Our soldiers give their all to protect us, which sometimes, includes limbs. A Towson man is showing the world his battle wounds won't keep him from greatness, though.
Like many service members, Ret. U.S. Army Sgt. Ryan Major enlisted to serve his country in the best way he knew how. Less than a year into that deployment, his idea of what he thought his future would be changed drastically.
It happened in an instant. Ryan was ten months into a deployment in Iraq when he stepped on an IED, knocking him into a coma.

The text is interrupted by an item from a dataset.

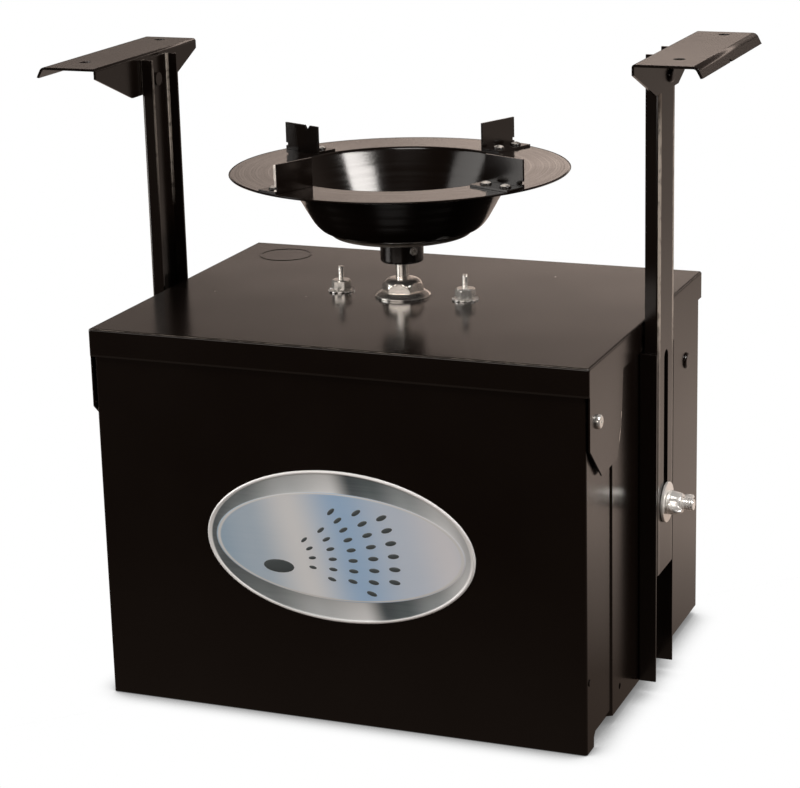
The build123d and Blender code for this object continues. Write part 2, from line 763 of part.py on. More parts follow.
with BuildPart() as vane_rivets:
    for number in range(4):
        turn = vane_base_angle + 90 * number
        frame = Plane((spin_x, spin_y, bowl_rim_z)).rotated((0, 0, turn))
        for r in (vane_inner + 5.5, vane_outer - 5.5):
            place = frame.from_local_coords(Vector(r, -vane_foot * 0.58, 0))
            for low, high, radius in ((vane_sheet, vane_sheet + 1.5, 2.7),
                                      (-bowl_sheet, vane_sheet, 1.55),
                                      (-bowl_sheet - 0.9, -bowl_sheet, 2.4)):
                with BuildSketch(Plane((place.X, place.Y, bowl_rim_z + low))):
                    Circle(radius)
                extrude(amount=high - low)
    fillet(vane_rivets.edges().filter_by(GeomType.CIRCLE).group_by(Axis.Z)[-1], 1.1)
save(vane_rivets, "vane_rivets")

# ---------------------------------------------------------------- battery

battery_top = floor_top + battery_height
post_places = ((battery_x, battery_y), (battery_x + 22, battery_y - 22))
post_height = 8.0
clip_reach = 14.0           # from a post's middle to the end of its clip
with BuildPart() as battery:
    with BuildSketch(Plane.XY.offset(floor_top)) as battery_plan:
        with Locations((battery_x, battery_y)):
            Rectangle(battery_side, battery_side)
        fillet(battery_plan.vertices(), 6)
    extrude(amount=battery_height)
    fillet(battery.edges().group_by(Axis.Z)[-1], 1.5)
save(battery, "battery")

with BuildPart() as battery_posts:
    for x, y in post_places:
        with BuildSketch(Plane.XZ.offset(-y)):
            with BuildLine():
                turns = 4
                rise = post_height / turns
                outline = [(x, battery_top)]
                for k in range(turns):
                    reach = 5.4 - 0.7 * k
                    outline.append((x + reach - 0.7, battery_top + rise * k))
                    outline.append((x + reach, battery_top + rise * (k + 0.5)))
                outline.append((x + 2.4, battery_top + post_height))
                outline.append((x, battery_top + post_height))
                Polyline(outline, close=True)
            make_face()
        revolve(axis=Axis((x, y, 0), (0, 0, 1)))
save(battery_posts, "battery_posts")

with BuildPart() as lead_clips:
    for x, y in post_places:
        with BuildSketch(Plane.XY.offset(battery_top + post_height)) as clip_plan:
            with Locations((x + clip_reach - 9, y)):
                Rectangle(18, 7)
            fillet(clip_plan.vertices(), 1.5)
        extrude(amount=5)
save(lead_clips, "lead_clips")

stop_height = 22.0
with BuildPart() as battery_stop:
    with BuildSketch(Plane.XZ.offset(-(battery_y - battery_side / 2 - 0.1))) as stop_section:
        with Locations((battery_x, floor_top + stop_height / 2)):
            Rectangle(50, stop_height)
        fillet(stop_section.vertices().group_by(Axis.Y)[-1], 4)
    extrude(amount=1.2)
    with Locations((battery_x, battery_y - battery_side / 2 - 0.1 - 8, floor_top + 0.6)):
        Box(50, 16, 1.2)
save(battery_stop, "battery_stop")

# ---------------------------------------------------------------- timer

timer_back_y = timer_front + timer_depth
timer_mid_z = timer_bottom + timer_height / 2
window_z = timer_bottom + 64.0
window_width = 40.0
window_height = 18.0
timer_plane = Plane(origin=(timer_x, timer_front, 0), x_dir=(1, 0, 0), z_dir=(0, -1, 0))
button_places = [(way * button_offset, z) for z in button_rows for way in (-1, 1)]
timer_screw_heights = (timer_bottom + 12, timer_bottom + 62)

with BuildPart() as timer_case:
    with BuildSketch(timer_plane.offset(-timer_depth)) as case_plan:
        with Locations((0, timer_mid_z)):
            Rectangle(timer_width, timer_height)
        fillet(case_plan.vertices(), 4)
    extrude(amount=timer_depth)
    fillet(timer_case.edges().group_by(Axis.Y)[0], 1.5)
    with BuildSketch(timer_plane.offset(-timer_depth)) as case_hollow:
        with Locations((0, timer_mid_z)):
            Rectangle(timer_width - 2 * timer_wall, timer_height - 2 * timer_wall)
        fillet(case_hollow.vertices(), 2)
    extrude(amount=timer_depth - timer_wall, mode=Mode.SUBTRACT)
    with BuildSketch(timer_plane.offset(-5)):
        with Locations((0, window_z)):
            Rectangle(window_width, window_height)
        with Locations(*button_places):
            Circle(button_radius + 0.1)
    extrude(amount=10, mode=Mode.SUBTRACT)
    # Lead holes in the left wall.
    for z in (timer_bottom + 12, timer_bottom + 18, timer_bottom + 40, timer_bottom + 46):
        with Locations(Location((timer_x - timer_width / 2, timer_back_y - 10, z), (0, 90, 0))):
            Cylinder(1.25, 6, mode=Mode.SUBTRACT)
save(timer_case, "timer_case")

with BuildPart() as timer_back:
    with BuildSketch(timer_plane.offset(-timer_depth - 1.5)) as back_plan:
        with Locations((0, timer_mid_z)):
            Rectangle(timer_width, timer_height)
        fillet(back_plan.vertices(), 4)
        with Locations(*[(0, z) for z in timer_screw_heights]):
            Circle(1.55, mode=Mode.SUBTRACT)
    extrude(amount=1.5)
save(timer_back, "timer_back")

with BuildPart() as timer_board:
    with BuildSketch(timer_plane.offset(-9.6)) as board_plan:
        with Locations((0, timer_mid_z)):
            Rectangle(timer_width - 2 * timer_wall - 1, timer_height - 2 * timer_wall - 1)
        fillet(board_plan.vertices(), 2)
    extrude(amount=1.6)
    with BuildSketch(timer_plane.offset(-14)):
        with Locations((10, timer_bottom + 34)):
            Rectangle(16, 19)
    extrude(amount=4.4)
save(timer_board, "timer_board")

with BuildPart() as timer_display:
    with BuildSketch(timer_plane.offset(-6.5)):
        with Locations((0, window_z)):
            Rectangle(window_width + 6, window_height + 5)
    extrude(amount=4.4)
    with BuildSketch(timer_plane.offset(-2.2)):
        with Locations((0, window_z)):
            Rectangle(window_width - 0.4, window_height - 0.4)
    extrude(amount=1.8)
save(timer_display, "timer_display")

button_names = ("down_button", "up_button", "mode_button", "test_button")
for name, (offset_x, z) in zip(button_names, button_places):
    with BuildPart() as button:
        with BuildSketch(timer_plane.offset(-timer_wall - 1.4)):
            with Locations((offset_x, z)):
                Circle(button_radius + 1.2)
        extrude(amount=1.2)
        with BuildSketch(timer_plane.offset(-timer_wall - 0.4)):
            with Locations((offset_x, z)):
                Circle(button_radius)
        extrude(amount=timer_wall + 0.4 + button_proud)
        fillet(button.edges().group_by(Axis.Y)[0], 0.7)
    save(button, name)

with BuildPart() as timer_bracket:
    bracket_front = timer_back_y + 1.5
    with BuildSketch(Plane.XZ.offset(-bracket_front)) as bracket_plan:
        with Locations((timer_x, (floor_top + timer_bottom + timer_height - 8) / 2)):
            Rectangle(44, timer_bottom + timer_height - 8 - floor_top)
        fillet(bracket_plan.vertices().group_by(Axis.Y)[-1], 6)
    extrude(amount=-1.2)
    with Locations((timer_x, bracket_front + 12, floor_top + 0.6)):
        Box(44, 24, 1.2)
    for z in timer_screw_heights:
        with Locations(Location((timer_x, bracket_front, z), (90, 0, 0))):
            Cylinder(1.65, 6, mode=Mode.SUBTRACT)
save(timer_bracket, "timer_bracket")

with BuildPart() as timer_screws:
    for z in timer_screw_heights:
        with Locations(Location((timer_x, bracket_front + 1.2 + 1.0, z), (90, 0, 0))):
            Cylinder(3.0, 2.0)
        with Locations(Location((timer_x, bracket_front, z), (90, 0, 0))):
            Cylinder(1.5, 3.0)
save(timer_screws, "timer_screws")

# ---------------------------------------------------------------- leads between timer, battery and motor

lead_radius = 1.1
lead_y = timer_back_y - 10
lead_start = timer_x - timer_width / 2 + 0.5
lead_exit = timer_x - timer_width / 2 - 14
clip_level = battery_top + post_height + 2.5


def make_lead(name, route):
    """A round lead along straight runs joined by the largest arcs that the runs allow."""
    points = [Vector(p) for p in route]
    radii = []
    for before, corner, after in zip(points, points[1:], points[2:]):
        shorter = min((corner - before).length, (after - corner).length)
        half_turn = radians((corner - before).get_angle(after - corner)) / 2
        radii.append(min(0.45 * shorter / tan(half_turn), 30.0))
    with BuildPart() as lead:
        with BuildLine() as path:
            FilletPolyline(*points, radius=radii)
        with BuildSketch(Plane(origin=path.wire() @ 0, z_dir=path.wire() % 0)):
            Circle(lead_radius)
        sweep()
    save(lead, name)


make_lead(
    "motor_lead_red",
    [(lead_start, lead_y, timer_bottom + 46), (lead_exit, lead_y, timer_bottom + 46),
     (tab_places[1][0], spin_y, 90), (tab_places[1][0], spin_y, tab_bottom)],
)
make_lead(
    "motor_lead_black",
    [(lead_start, lead_y, timer_bottom + 40), (lead_exit, lead_y, timer_bottom + 40), (0, 4, 77),
     (tab_places[0][0], spin_y, 90), (tab_places[0][0], spin_y, tab_bottom)],
)
make_lead(
    "battery_lead_red",
    [(lead_start, lead_y, timer_bottom + 18), (lead_exit, lead_y, timer_bottom + 18), (-6, 16, 70),
     (-23, 6, 100), (-38, battery_y, clip_level), (post_places[0][0] + clip_reach, battery_y, clip_level)],
)
make_lead(
    "battery_lead_black",
    [(lead_start, lead_y, timer_bottom + 12), (lead_exit, lead_y, timer_bottom + 12), (4, -12, 60),
     (-11, -24, 88), (-16, -30, clip_level), (post_places[1][0] + clip_reach, -30, clip_level)],
)
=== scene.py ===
"""Looks of the spin cast feeder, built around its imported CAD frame.

The frame gives every place and size. Sheet metal and cases keep their CAD shape under a procedural finish,
and the legs, feet, rails and vanes get softened edges. Most fasteners, the spun bowl, the badge, the springs,
the clips and the timer's front are modelled here. Metres, +X right, +Y back, +Z up.
"""
import json
from math import cos, pi, radians, sin

import bmesh
import bpy
from mathutils import Matrix, Vector

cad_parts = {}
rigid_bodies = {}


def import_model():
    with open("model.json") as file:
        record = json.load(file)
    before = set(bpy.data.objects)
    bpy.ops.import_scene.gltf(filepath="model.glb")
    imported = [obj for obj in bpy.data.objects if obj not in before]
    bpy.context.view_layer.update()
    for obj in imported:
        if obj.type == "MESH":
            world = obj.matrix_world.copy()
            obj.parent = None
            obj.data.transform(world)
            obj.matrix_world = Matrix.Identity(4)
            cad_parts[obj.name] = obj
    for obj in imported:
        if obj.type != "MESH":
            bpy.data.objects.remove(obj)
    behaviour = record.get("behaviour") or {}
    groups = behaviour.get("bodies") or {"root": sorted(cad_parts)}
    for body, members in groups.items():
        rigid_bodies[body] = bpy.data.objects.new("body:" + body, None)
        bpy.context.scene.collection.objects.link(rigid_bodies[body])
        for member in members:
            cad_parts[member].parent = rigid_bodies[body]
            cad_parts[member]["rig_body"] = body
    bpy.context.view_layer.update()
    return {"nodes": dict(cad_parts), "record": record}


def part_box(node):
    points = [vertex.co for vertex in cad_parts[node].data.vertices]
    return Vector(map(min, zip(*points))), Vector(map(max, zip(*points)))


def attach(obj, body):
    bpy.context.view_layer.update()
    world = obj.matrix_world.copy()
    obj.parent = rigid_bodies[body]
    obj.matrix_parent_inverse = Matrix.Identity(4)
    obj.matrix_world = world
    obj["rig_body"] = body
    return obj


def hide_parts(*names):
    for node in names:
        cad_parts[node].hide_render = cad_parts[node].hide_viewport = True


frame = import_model()
nodes = frame["nodes"]
mm = 0.001


# ---------------------------------------------------------------- node and mesh helpers

def add(tree, kind, values=None, **settings):
    """New shader node. values sets inputs by name or number: it links a socket and assigns anything else."""
    node = tree.nodes.new("ShaderNode" + kind)
    for key, value in settings.items():
        setattr(node, key, value)
    for key, value in (values or {}).items():
        if isinstance(value, bpy.types.NodeSocket):
            tree.links.new(value, node.inputs[key])
        else:
            node.inputs[key].default_value = value
    return node


def math_node(tree, operation, first, second=0.0):
    return add(tree, "Math", {0: first, 1: second}, operation=operation).outputs[0]


def times(tree, first, *others):
    for other in others:
        first = math_node(tree, "MULTIPLY", first, other)
    return first


def plus(tree, first, second):
    return math_node(tree, "ADD", first, second)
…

The blast took both his legs, and disfigured his hands. What's more, he lost his ability to play football, a sport he played in high school at Towson high. But his painful journey through recovery led him to the University of Maryland's Rehabilitation and Orthopaedic Institute, where he discovered rugby, and is captain of the facility's wheelchair team, known as the Maryland Mayhem.
"It was tough not knowing where my next step was in life, and sports is what what really got me going," Major said.

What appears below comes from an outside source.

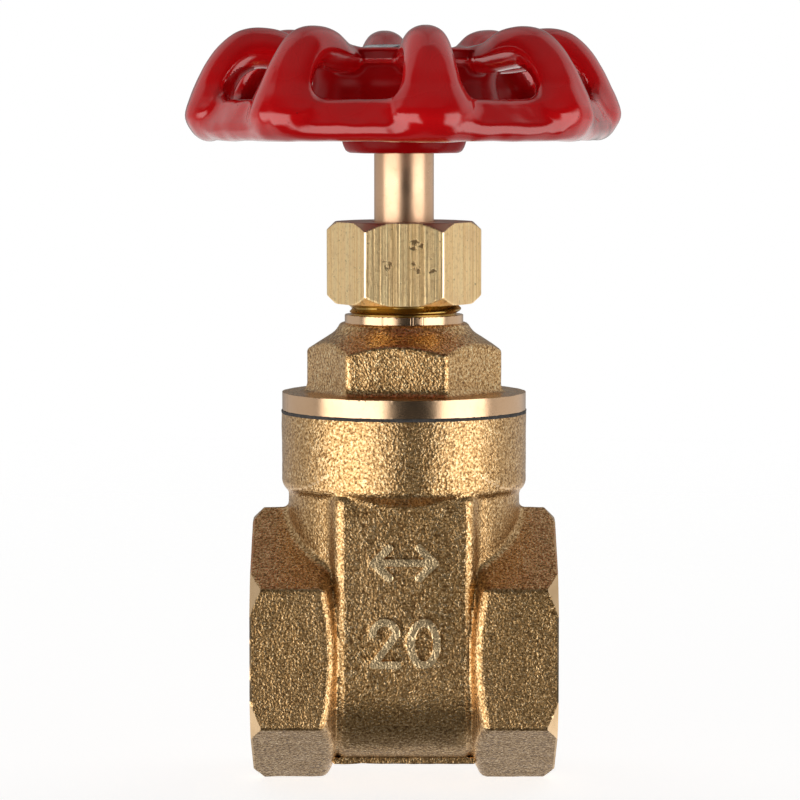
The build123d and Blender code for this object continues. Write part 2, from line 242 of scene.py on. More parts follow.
def capsule_marks(x, z):
    """Distance in the pad's plane to the strokes of the raised marks, less half their width."""
    a = 30.0
    d = seg2(x, z, (-3.9, a), (3.9, a))
    for s in (-1, 1):
        d = np.minimum(d, seg2(x, z, (3.9 * s, a), (1.9 * s, a + 1.9)))
        d = np.minimum(d, seg2(x, z, (3.9 * s, a), (1.9 * s, a - 1.9)))
    b = 19.7
    # the figure 2
    top = np.abs(np.hypot(x + 2.5, z - (b + 1.2)) - 1.5)
    off = np.hypot(x + 4.0, z - (b + 1.2))
    top = np.where(z > b + 1.2, top, np.minimum(off, np.hypot(x + 1.0, z - (b + 1.2))))
    d = np.minimum(d, top)
    d = np.minimum(d, seg2(x, z, (-1.0, b + 1.2), (-3.9, b - 2.7)))
    d = np.minimum(d, seg2(x, z, (-3.9, b - 2.7), (-0.8, b - 2.7)))
    # the figure 0
    rz = 2.7
    rx = 1.65
    k = np.hypot((x - 2.5) / rx, (z - b) / rz)
    g = np.hypot((x - 2.5) / rx ** 2, (z - b) / rz ** 2)
    d = np.minimum(d, np.abs(k * (k - 1.0) / np.maximum(g, 1e-6)))
    return d - 0.5


def body_field(x, y, z):
    ax = np.abs(x)
    ay = np.abs(y)
    zc = z - BZ
    r = np.hypot(y, zc)
    rr = np.hypot(x, y)
    # hexagonal ends
    hexa = hexagon(zc, y, AF / 2, EDGE)
    cone = (-2.4 * (ax - 10.15) + 1.0 * (r - 17.9)) / 2.6
    ends = smax(hexa, cone, 0.9)
    ends = np.maximum(ends, (ax - END_X + r - 16.4) * 0.70711)
    # middle block with its round bottom
    low = np.where(z < 16.53, np.hypot(y, z - 16.53), ay) - 14.0
    block = cut(low, ax - 9.1, 1.7)
    block = cut(block, z - 38.7, 1.2)
    cast = smin(ends, block, 0.6)
    # trimmed mould seam along the underside
    seam = cut(cut(ay - 4.4, np.abs(z - 2.85) - 0.42, 0.12), ax - 9.3, 0.3)
    cast = smin(cast, seam, 0.15)
    shoulder = cut(rr - 15.0, ay - 13.6, 0.8)
    shoulder = np.maximum(np.maximum(shoulder, z - 41.0), BZ - z)
    cast = smin(cast, shoulder, 0.9)
    neck = cut(rr - NECK_R, (rr - z + NECK_Z0 + 0.5 - NECK_R) * 0.70711, 0.45)
    neck = np.maximum(neck, z - NECK_Z1)
    cast = smin(cast, neck, 0.4)
    # raised marks on the front pad
    marks = cut(capsule_marks(x, z), -y - 14.0 - 0.86, 0.14)
    marks = np.maximum(marks, y + 13.0)
    cast = smin(cast, marks, 0.15)
    cast = cast + 0.035 * lumps_a(x, y, z) + 0.02 * lumps_b(x, y, z)
    # turned end faces and their chamfer
    cast = np.maximum(cast, ax - END_X)
    cast = np.maximum(cast, np.where(z < 37.0, (ax - END_X + r - 16.4) * 0.70711, -1.0))
    cast = np.maximum(cast, z - NECK_Z1)
    # threaded sockets, seat bore
    turns = x / PITCH + np.arctan2(zc, y) / (2 * math.pi)
    crest = 13.2 - 1.12 * thread_v(turns)
    crest = np.where(ax < 8.6, 13.25, crest)
    socket = np.maximum(r - crest, 7.1 - ax)
    mouth = (r - 13.2 - (ax - END_X)) * 0.70711
    socket = np.minimum(socket, np.maximum(mouth, 15.0 - ax))
    bore = np.minimum(socket, r - 9.25)
    # pocket of the wedge, chamber and bonnet thread
    pocket = ax - (5.04 + zc * SLOPE)
    outline = np.where(zc < 0, r, ay) - 11.2
    pocket = np.maximum(np.maximum(pocket, outline), z - 34.0)
    chamber = np.maximum(rr - 12.2, 33.0 - z)
    top = np.maximum(rr - 13.65, 41.0 - z)
    hollow = np.minimum(np.minimum(pocket, chamber), top)
    ribs = np.maximum(np.maximum(ax - 1.1, 10.2 - ay), np.maximum(10.0 - z, z - 40.4))
    hollow = np.maximum(hollow, -ribs)
    return np.maximum(cast, -np.minimum(hollow, bore))


def bonnet_field(x, y, z):
    rr = np.hypot(x, y)
    a = math.radians(-5.0)
    u = x * math.cos(a) + y * math.sin(a)
    v = -x * math.sin(a) + y * math.cos(a)
    hexa = hexagon(u, v, 11.1, 1.0)
    cone = (z - 58.7 + (rr - 8.72) * math.tan(math.radians(33))) * math.cos(math.radians(33))
    head = smax(hexa, cone, 0.35)
    head = np.maximum(head, 50.0 - z)
    collar = cut(rr - 8.72 + (z - 58.7) * 0.45, z - 59.65, 0.3)
    collar = np.maximum(collar, 55.0 - z)
    head = smin(head, collar, 0.6)
    slab = np.maximum(np.maximum(rr - FLANGE_R - 0.6, z - FLANGE_Z1), FLANGE_Z0 - z)
    cast = smin(head, slab, 1.3)
    cast = cast + 0.03 * lumps_a(x + 40, y, z) + 0.018 * lumps_b(x, y + 40, z)
    cast = np.maximum(cast, FLANGE_Z0 - z)
    cast = np.maximum(cast, rr - FLANGE_R)
    plug = np.maximum(rr - 13.6, 41.3 - z)
    plug = np.maximum(plug, z - 49.0)
    cast = np.minimum(cast, plug)
    ring = np.maximum(cut(rr - 7.7, z - 60.75, 0.15), 58.5 - z)
    cast = np.minimum(cast, ring)
    p = 1.5
    turns = z / p - np.arctan2(y, x) / (2 * math.pi)
    out = 6.8 + 0.62 * thread_v(turns, 0.1) * np.clip((z - 60.9) / 0.3, 0.0, 1.0)
    neck = np.maximum(rr - out, 59.0 - z)
    neck = np.maximum(neck, (z - 66.4 + rr - 7.0) * 0.70711)
    neck = np.maximum(neck, z - 67.0)
    cast = np.minimum(cast, neck)
    cavity = np.maximum(rr - 12.2, z - 45.0)
    cavity = np.minimum(cavity, np.maximum((rr - 9.0 + (z - 49.0) * 0.8) * 0.78, np.maximum(z - 49.0, 44.0 - z)))
    cavity = np.minimum(cavity, np.maximum(rr - 9.0, np.maximum(z - 51.6, 48.0 - z)))
    cavity = np.minimum(cavity, np.maximum(rr - 8.0, np.maximum(z - 54.65, 51.0 - z)))
    cavity = np.minimum(cavity, np.maximum(rr - 6.7, np.maximum(z - 56.5, 54.0 - z)))
    cavity = np.minimum(cavity, rr - 3.95)
    cavity = np.minimum(cavity, np.maximum(rr - 5.75, 59.6 - z))
    return np.maximum(cast, -cavity)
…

What really got him going was the Invictus games, a competition involving injured service members from 14 countries. Close to 500 athletes participated.
Major represented Team U.S.A. and took gold in wheelchair rugby and the shot put, and silvers in indoor rowing and in the discus throw. His heft takeaway surprise no one who has worked with him during his rehabilitation.
"He's had a big impact on other patients here, and he's been a mentor to other patients," said Kim Cardosa, a physical therapist at the institute.
Next year, the Invictus Games will take place in Toronto. Major said he'll be there competing again.
And Ryan continues to inspire after reaching many of his recovery goals. To anyone else suddenly finding themselves in a life-altering situation, he said all it takes to find their own 'gold' is bit of imagination.